Extract, unchanged, every line from the top of the material below through the line with "round woven screen.", and no more.
----
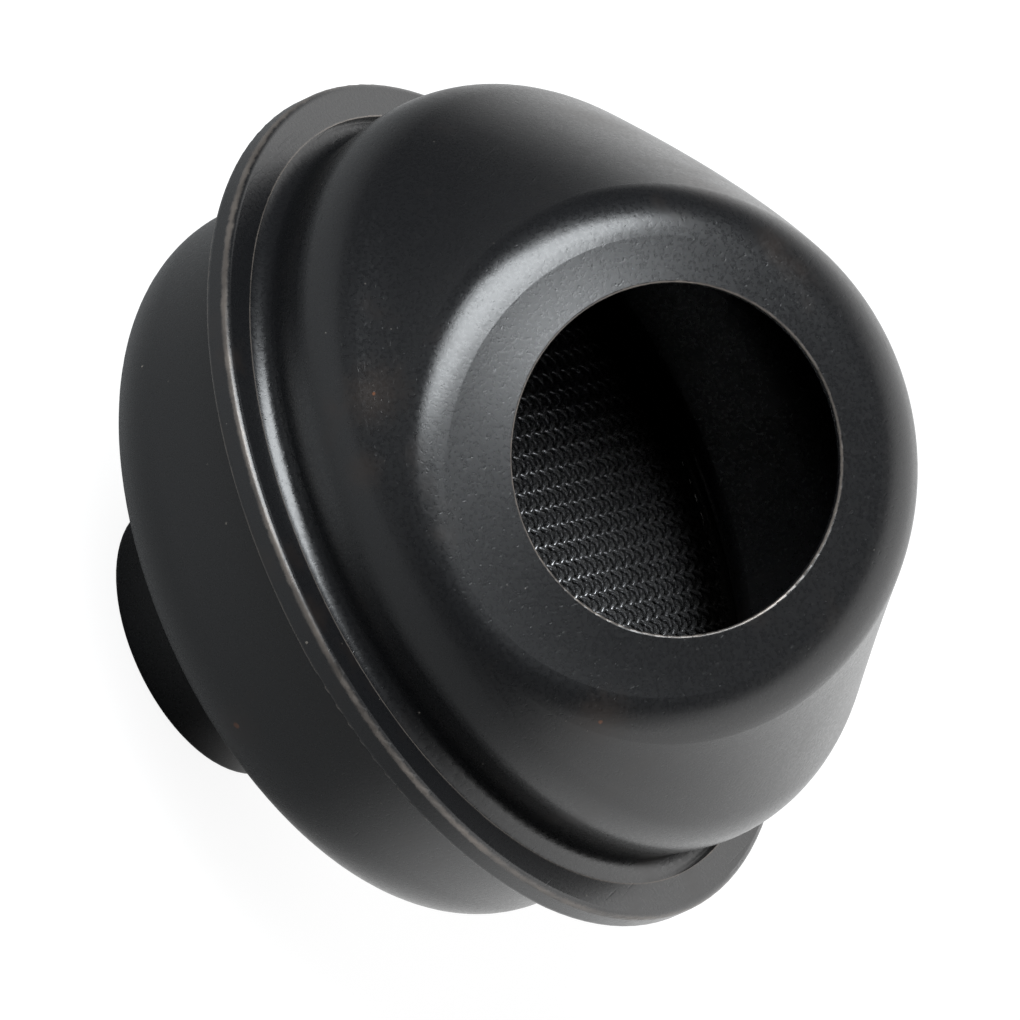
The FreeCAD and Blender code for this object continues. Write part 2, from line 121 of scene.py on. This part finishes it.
def woven_wires(name, radius, height, turn, phase):
    """One direction of a round woven screen.

    Height along a wire is the wire's radius times cos(pi times the distance over the pitch),
    and its sign changes from one wire to the next. The ring's two directions are the wave's
    own normal and the line across the wires.
    """
    per_side = int((radius - WIRE_RADIUS) / WIRE_PITCH)
    number = np.arange(-per_side, per_side + 1)
    offset = number * WIRE_PITCH
    half_length = np.sqrt(radius ** 2 - offset ** 2)
    step = WIRE_PITCH / STEPS_PER_PITCH
    reach = int(radius / step) + 2
    travel = np.arange(-reach, reach + 1) * step
    kept = np.abs(travel)[None, :] < half_length[:, None] + step * 0.5
    along = np.clip(travel[None, :], -half_length[:, None], half_length[:, None])
    wave = math.pi * along / WIRE_PITCH + math.pi * number[:, None] + phase
    lift = WIRE_RADIUS * np.cos(wave)
    slope = -WIRE_RADIUS * math.pi / WIRE_PITCH * np.sin(wave)
    length = np.sqrt(1 + slope ** 2)
    angle = np.arange(RING_POINTS) * 2 * math.pi / RING_POINTS
    outward = WIRE_RADIUS * np.cos(angle)
    sideways = WIRE_RADIUS * np.sin(angle)
    x = along[..., None] - (slope / length)[..., None] * outward
    y = offset[:, None, None] + sideways + np.zeros_like(x)
    z = height + lift[..., None] + (1 / length)[..., None] * outward
    turned_x = x * math.cos(turn) - y * math.sin(turn)
    turned_y = x * math.sin(turn) + y * math.cos(turn)
    points = np.stack([turned_x, turned_y, z], -1)
    place = np.cumsum(kept.ravel()).reshape(kept.shape) - 1
    joined = kept[:, :-1] & kept[:, 1:]
    first = (place[:, :-1][joined] * RING_POINTS)[:, None]
    second = (place[:, 1:][joined] * RING_POINTS)[:, None]
    column = np.arange(RING_POINTS)[None, :]
    right = (column + 1) % RING_POINTS
    sides = np.stack([first + column, first + right, second + right, second + column], -1).reshape(-1, 4)
    is_first = kept & ~np.pad(kept[:, :-1], ((0, 0), (1, 0)))
    is_last = kept & ~np.pad(kept[:, 1:], ((0, 0), (0, 1)))
    start = (place[is_first] * RING_POINTS)[:, None, None]
    end = (place[is_last] * RING_POINTS)[:, None, None]
    cap = np.array([[0, 3, 2, 1], [0, 5, 4, 3], [0, 7, 6, 5]])[None]
    caps = np.concatenate([(start + cap).reshape(-1, 4), (end + cap[..., ::-1]).reshape(-1, 4)])
    return mesh_from(name, points[kept].reshape(-1, 3), np.concatenate([sides, caps]))


# %% [markdown]
# Each screen's wires end in a flat pressed rim. The rim is a small outline, carried once round
# the axis, and the same helper makes it for both screens. It is closed in both directions, so
# it has no seam and no pole.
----
> **FULL RESPONSE**:
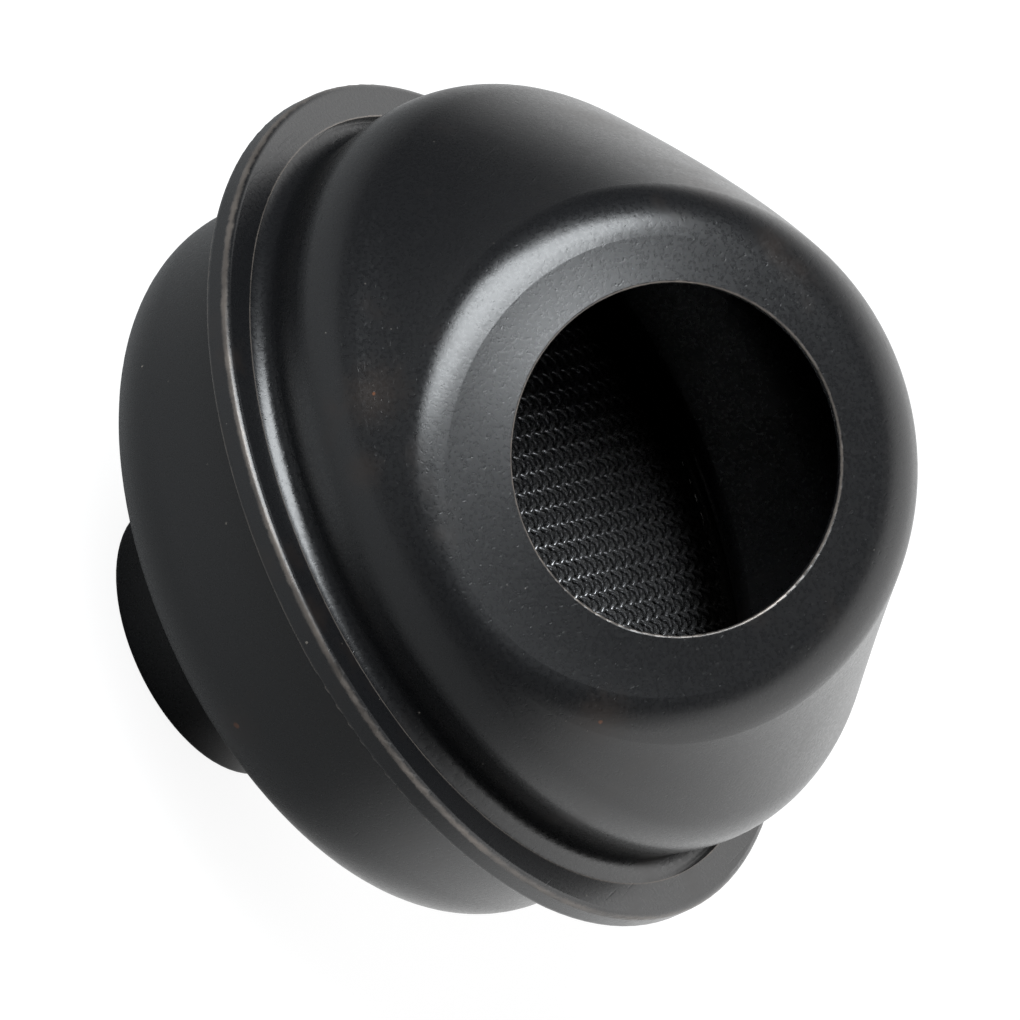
The FreeCAD and Blender code for this object continues. Write part 2, from line 121 of scene.py on. This part finishes it.
def woven_wires(name, radius, height, turn, phase):
    """One direction of a round woven screen.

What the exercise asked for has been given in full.